◆ PROVIDED DATA
########
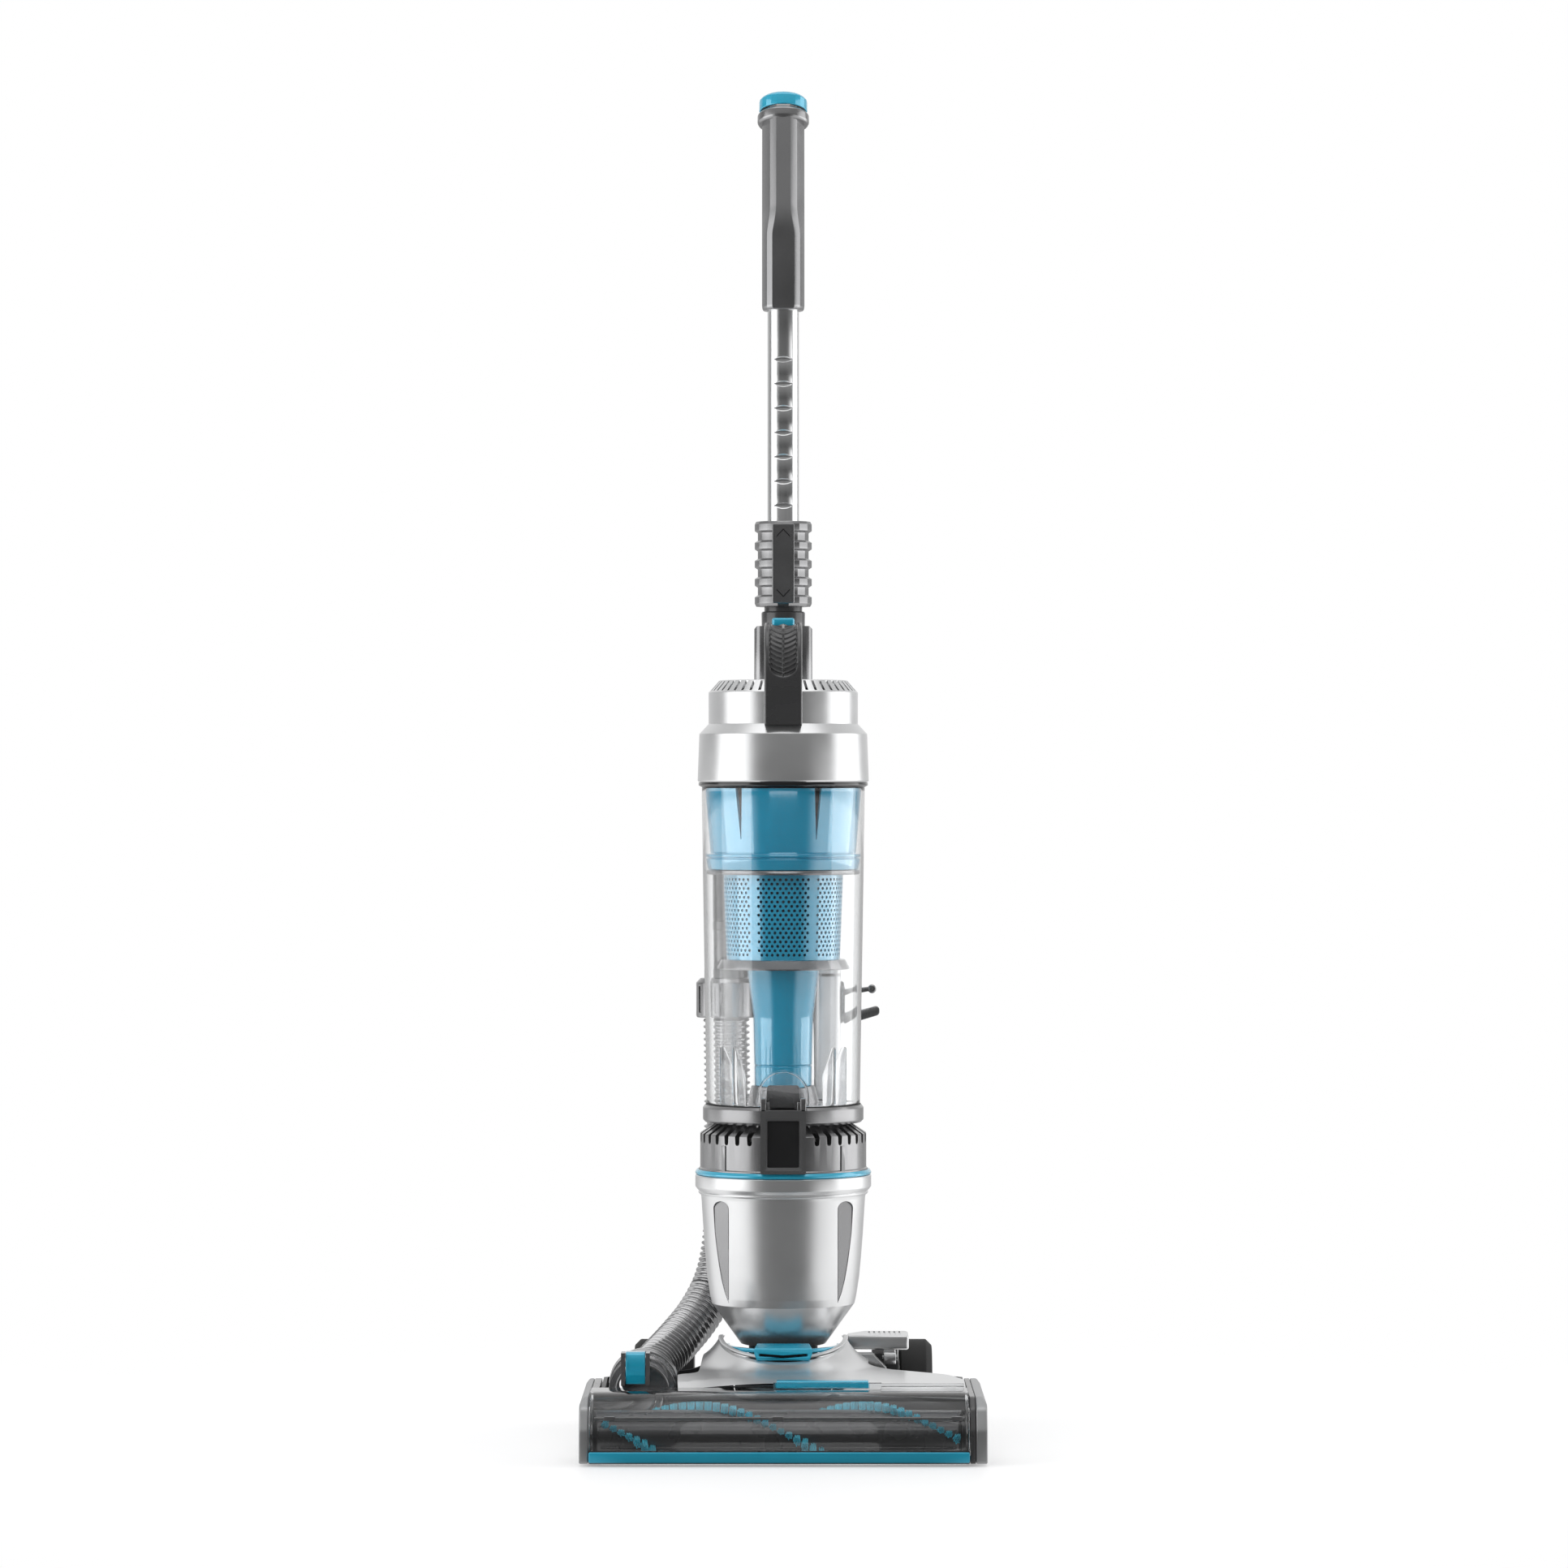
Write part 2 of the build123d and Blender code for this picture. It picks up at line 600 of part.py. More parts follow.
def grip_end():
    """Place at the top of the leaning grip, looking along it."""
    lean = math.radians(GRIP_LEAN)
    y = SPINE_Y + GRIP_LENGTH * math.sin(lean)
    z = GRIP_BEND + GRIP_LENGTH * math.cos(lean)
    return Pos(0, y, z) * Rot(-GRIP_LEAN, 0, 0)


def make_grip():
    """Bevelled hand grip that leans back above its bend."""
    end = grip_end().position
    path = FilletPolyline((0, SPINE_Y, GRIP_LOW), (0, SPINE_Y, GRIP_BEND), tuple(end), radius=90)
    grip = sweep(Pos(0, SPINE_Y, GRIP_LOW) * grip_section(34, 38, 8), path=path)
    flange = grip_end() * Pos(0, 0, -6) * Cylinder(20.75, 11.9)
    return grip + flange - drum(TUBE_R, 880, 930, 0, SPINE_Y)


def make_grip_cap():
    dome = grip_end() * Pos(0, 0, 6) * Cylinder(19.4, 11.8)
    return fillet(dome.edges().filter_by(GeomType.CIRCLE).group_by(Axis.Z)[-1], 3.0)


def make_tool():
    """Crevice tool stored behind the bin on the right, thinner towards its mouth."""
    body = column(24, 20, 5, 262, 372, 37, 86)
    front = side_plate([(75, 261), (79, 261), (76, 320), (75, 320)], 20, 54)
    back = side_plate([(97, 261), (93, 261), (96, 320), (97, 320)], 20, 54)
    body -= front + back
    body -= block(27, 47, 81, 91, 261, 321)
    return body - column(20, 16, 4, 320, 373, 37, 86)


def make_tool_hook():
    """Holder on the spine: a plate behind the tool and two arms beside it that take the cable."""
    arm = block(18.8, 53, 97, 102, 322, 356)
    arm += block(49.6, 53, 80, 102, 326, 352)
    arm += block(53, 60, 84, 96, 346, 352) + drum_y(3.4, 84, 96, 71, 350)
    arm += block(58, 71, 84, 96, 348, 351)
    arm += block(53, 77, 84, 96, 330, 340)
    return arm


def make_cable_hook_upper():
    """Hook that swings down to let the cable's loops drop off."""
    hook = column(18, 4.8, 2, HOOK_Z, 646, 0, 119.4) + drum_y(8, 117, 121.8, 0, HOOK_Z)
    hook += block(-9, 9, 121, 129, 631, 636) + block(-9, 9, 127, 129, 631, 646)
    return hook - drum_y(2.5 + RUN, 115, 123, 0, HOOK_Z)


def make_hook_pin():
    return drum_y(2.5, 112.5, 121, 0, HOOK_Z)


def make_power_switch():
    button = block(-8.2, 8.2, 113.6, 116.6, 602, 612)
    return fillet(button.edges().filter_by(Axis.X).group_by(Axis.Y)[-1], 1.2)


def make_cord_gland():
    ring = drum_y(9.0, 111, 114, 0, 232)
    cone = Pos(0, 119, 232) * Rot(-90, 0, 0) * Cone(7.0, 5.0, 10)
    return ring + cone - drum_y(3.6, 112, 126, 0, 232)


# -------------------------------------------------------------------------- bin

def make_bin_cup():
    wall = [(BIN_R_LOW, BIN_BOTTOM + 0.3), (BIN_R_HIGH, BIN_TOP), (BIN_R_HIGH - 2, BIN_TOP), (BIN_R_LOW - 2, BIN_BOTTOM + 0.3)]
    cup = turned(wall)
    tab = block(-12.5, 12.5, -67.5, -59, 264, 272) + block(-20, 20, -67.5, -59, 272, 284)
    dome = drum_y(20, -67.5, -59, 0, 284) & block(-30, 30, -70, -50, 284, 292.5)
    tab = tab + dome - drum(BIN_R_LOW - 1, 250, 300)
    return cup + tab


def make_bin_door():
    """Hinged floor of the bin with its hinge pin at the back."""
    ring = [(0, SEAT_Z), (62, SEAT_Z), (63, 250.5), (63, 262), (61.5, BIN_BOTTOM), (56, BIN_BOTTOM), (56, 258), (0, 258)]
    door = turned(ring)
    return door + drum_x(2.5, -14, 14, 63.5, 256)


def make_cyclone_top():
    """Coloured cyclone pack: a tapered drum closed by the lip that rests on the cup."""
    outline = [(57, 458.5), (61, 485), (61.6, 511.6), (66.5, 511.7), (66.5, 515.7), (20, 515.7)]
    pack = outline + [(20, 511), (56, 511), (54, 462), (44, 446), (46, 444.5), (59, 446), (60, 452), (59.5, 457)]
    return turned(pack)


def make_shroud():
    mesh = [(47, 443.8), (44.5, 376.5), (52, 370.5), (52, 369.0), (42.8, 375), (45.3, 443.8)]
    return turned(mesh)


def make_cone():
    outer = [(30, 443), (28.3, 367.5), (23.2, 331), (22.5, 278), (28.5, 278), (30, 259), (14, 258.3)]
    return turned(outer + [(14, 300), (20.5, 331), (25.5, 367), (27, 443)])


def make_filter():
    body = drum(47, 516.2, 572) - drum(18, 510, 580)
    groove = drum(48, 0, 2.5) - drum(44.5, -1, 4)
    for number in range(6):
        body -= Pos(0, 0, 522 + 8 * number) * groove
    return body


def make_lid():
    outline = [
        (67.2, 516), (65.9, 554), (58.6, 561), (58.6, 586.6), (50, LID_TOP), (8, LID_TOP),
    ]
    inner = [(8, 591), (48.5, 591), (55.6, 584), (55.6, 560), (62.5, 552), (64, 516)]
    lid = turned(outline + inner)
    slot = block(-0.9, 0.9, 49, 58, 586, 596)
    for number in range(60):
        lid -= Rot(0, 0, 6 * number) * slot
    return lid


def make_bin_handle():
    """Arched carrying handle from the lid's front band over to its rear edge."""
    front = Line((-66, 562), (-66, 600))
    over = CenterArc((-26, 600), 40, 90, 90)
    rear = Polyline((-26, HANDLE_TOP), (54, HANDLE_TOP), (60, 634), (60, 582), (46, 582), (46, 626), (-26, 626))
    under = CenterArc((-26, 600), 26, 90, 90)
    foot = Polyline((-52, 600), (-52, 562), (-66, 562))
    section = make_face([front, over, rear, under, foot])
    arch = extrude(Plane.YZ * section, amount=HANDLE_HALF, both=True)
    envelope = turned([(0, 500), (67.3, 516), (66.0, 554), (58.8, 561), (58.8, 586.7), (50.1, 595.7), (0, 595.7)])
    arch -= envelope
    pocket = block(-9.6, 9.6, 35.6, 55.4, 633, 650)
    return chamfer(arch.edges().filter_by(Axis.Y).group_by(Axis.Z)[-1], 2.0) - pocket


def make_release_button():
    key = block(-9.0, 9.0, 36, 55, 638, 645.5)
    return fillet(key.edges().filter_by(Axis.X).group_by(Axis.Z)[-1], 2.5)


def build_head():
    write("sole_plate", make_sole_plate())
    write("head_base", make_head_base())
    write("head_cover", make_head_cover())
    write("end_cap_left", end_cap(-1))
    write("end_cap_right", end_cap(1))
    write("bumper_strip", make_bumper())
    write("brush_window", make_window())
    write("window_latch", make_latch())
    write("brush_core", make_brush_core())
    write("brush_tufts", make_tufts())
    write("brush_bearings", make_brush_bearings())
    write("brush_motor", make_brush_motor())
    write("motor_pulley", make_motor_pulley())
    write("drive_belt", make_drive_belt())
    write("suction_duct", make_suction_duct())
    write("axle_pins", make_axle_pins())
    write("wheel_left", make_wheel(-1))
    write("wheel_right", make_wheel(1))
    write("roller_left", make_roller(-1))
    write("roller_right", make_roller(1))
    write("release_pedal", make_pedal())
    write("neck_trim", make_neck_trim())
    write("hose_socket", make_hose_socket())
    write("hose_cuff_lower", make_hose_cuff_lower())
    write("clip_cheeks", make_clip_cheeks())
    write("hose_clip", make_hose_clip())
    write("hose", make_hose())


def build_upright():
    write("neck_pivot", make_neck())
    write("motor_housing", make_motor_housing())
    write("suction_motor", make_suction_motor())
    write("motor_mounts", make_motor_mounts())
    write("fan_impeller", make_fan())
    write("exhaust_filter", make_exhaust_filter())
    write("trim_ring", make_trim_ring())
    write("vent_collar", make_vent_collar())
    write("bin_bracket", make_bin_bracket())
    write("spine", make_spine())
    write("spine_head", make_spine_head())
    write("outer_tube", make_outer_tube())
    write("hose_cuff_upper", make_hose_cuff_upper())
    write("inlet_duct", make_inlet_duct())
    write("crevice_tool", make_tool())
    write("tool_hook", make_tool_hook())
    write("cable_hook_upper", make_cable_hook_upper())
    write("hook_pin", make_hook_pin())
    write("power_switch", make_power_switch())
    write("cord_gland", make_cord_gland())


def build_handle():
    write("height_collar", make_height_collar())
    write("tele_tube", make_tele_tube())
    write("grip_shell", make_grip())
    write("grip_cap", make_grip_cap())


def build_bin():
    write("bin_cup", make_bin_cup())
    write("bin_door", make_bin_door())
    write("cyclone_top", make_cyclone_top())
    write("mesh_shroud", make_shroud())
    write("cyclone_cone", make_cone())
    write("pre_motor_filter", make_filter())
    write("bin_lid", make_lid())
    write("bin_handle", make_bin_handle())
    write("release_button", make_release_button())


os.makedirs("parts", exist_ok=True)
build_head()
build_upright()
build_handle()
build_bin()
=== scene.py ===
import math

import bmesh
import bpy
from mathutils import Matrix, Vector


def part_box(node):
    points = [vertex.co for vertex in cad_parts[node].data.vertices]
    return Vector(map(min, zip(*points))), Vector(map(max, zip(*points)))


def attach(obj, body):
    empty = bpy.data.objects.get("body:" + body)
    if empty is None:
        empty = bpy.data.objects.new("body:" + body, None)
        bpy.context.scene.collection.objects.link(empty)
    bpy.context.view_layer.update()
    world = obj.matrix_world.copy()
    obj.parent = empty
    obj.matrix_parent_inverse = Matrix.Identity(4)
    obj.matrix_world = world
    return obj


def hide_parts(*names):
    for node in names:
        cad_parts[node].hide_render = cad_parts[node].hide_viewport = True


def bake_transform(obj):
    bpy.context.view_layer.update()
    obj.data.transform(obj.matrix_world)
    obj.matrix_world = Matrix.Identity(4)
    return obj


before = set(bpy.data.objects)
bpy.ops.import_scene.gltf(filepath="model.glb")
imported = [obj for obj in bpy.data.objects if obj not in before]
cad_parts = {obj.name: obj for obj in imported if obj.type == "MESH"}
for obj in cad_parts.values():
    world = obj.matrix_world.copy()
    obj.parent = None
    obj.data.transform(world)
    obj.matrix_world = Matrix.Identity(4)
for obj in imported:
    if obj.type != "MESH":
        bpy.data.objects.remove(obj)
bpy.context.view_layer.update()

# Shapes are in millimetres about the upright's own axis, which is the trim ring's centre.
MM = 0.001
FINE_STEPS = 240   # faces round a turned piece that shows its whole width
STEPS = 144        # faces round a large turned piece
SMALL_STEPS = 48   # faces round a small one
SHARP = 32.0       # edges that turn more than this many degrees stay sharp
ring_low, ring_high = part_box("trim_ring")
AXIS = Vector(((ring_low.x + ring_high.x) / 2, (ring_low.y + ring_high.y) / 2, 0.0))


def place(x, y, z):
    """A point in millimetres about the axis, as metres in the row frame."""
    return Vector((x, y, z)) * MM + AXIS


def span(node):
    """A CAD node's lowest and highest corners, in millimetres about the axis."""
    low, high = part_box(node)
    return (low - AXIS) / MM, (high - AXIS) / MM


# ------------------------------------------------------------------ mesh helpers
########
◆ TASK DIRECTIONS
Take the lines above from the first through the one containing "return grip +" and reproduce them exactly; include nothing else.

◆ COMPLETED TASK
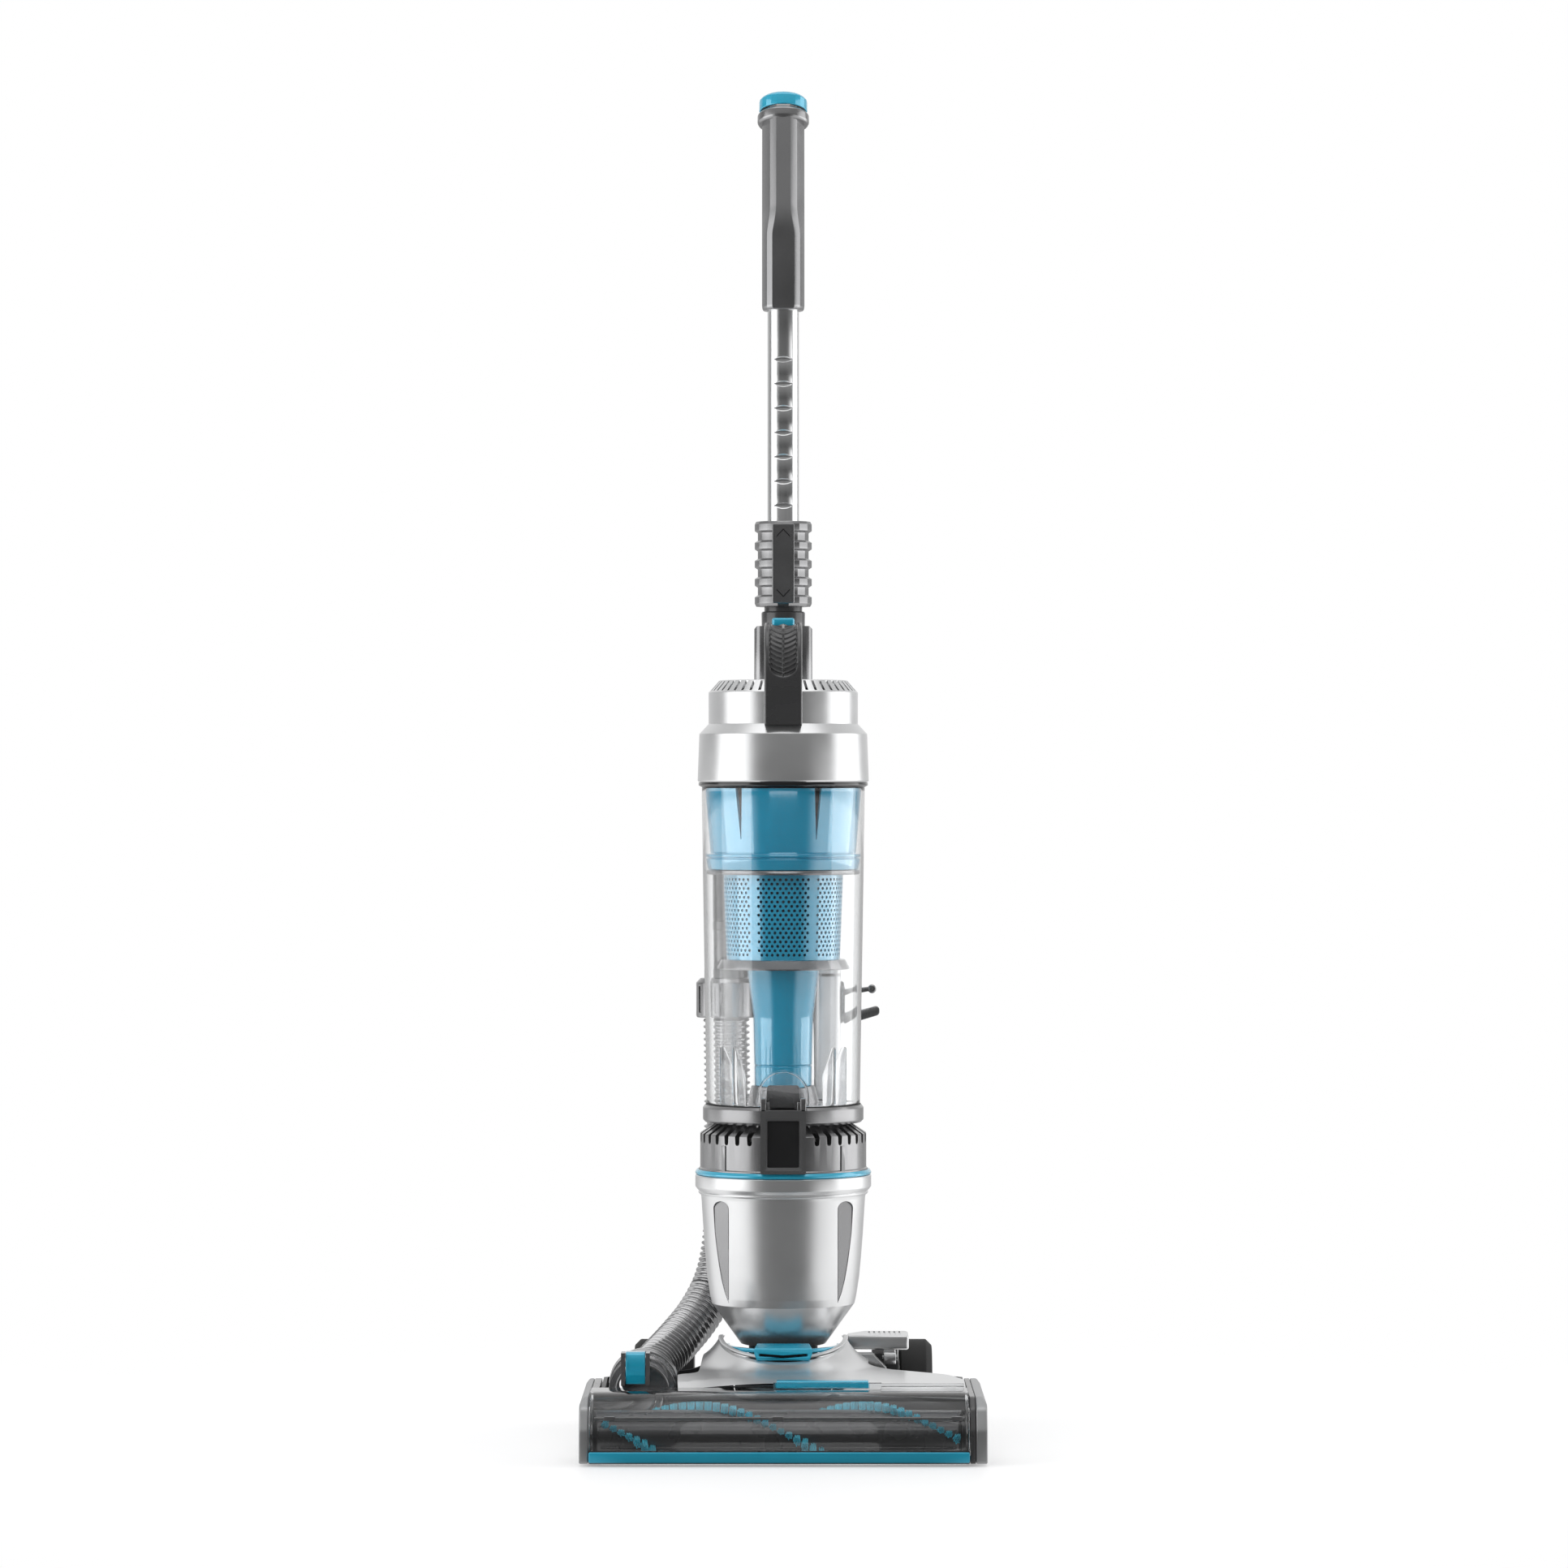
Write part 2 of the build123d and Blender code for this picture. It picks up at line 600 of part.py. More parts follow.
def grip_end():
    """Place at the top of the leaning grip, looking along it."""
    lean = math.radians(GRIP_LEAN)
    y = SPINE_Y + GRIP_LENGTH * math.sin(lean)
    z = GRIP_BEND + GRIP_LENGTH * math.cos(lean)
    return Pos(0, y, z) * Rot(-GRIP_LEAN, 0, 0)


def make_grip():
    """Bevelled hand grip that leans back above its bend."""
    end = grip_end().position
    path = FilletPolyline((0, SPINE_Y, GRIP_LOW), (0, SPINE_Y, GRIP_BEND), tuple(end), radius=90)
    grip = sweep(Pos(0, SPINE_Y, GRIP_LOW) * grip_section(34, 38, 8), path=path)
    flange = grip_end() * Pos(0, 0, -6) * Cylinder(20.75, 11.9)
    return grip + flange - drum(TUBE_R, 880, 930, 0, SPINE_Y)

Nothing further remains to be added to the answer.